The ercChecker function will return a Promise, which will be resolved on successful execution, or rejected on error.

Thus, while the Checker will run asynchronously, it can be chained in a controlled fashion. It can be used as follows:

// use with direct file paths: 
let config = {
    directoryMode: false, 
    pathToOriginalHTML: "path/to/fileA.html",
    pathToReproducedHTML: "path/to/fileB.html",
    saveFilesOutputPath: "/optional/output/path/",
    saveDiffHTML: true,
    outFileName: "customNameForDiff.html",
    saveMetadataJSON: true,
    createParentDirectories: true,
    comparisonSetBaseDir: "/path/of/files/toBeChecked",
    checkFileTypes: ["htm", "html"],                // case insensitive list of file endings to be included
    quiet: false
}

// example
checker(config)
    .then(
        // successfully resolved: result contains metadata object
        function (resolveMetadata) {
            //handle result 
        },
        // an Error occured, Promise rejected
        function (rejectMetadata) {
            // handle result
        }
    );

// in this example, independent of result handling, there will be files for resulting HTML and Metadata JSON saved to specified outputlocation
// file names:  customNameForDiff.html , metadata.json 
// use with directories
let config = {
    directoryMode: true, 
    pathToMainDirectory: "path/to/directory",
    quiet: true
}

// example
checker(config)
    .then( /*...*/ );

// in this example, no files will be written, and Debug loggers are silenced

Note: The checker will automatically remove all temporary files on termination.
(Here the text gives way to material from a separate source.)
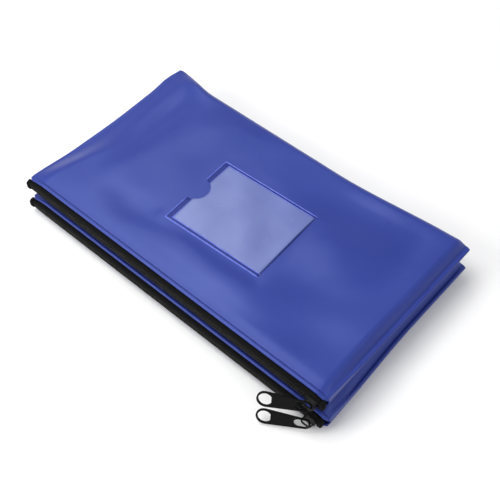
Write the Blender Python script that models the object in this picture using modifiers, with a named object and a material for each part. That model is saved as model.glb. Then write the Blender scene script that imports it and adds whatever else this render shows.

To prevent this, set an environment variable DEV=true.

Debug

The checker uses the debug package for logging. You can enable all or specific logging messages via the environment variable DEBUG.

# activates all loggers
DEBUG=* node yourProject.js

# activates all check-related loggers
DEBUG="checker:*" node yourProject.js

Available loggers are:

  • index:checkRequestHandling *
  • index:ERROR *
  • checker:general *
  • checker:slice
  • checker:compare
  • checker:reassemble
  • checker:ERROR *
  • tester (for debugging tests)

* active by default when used via CLI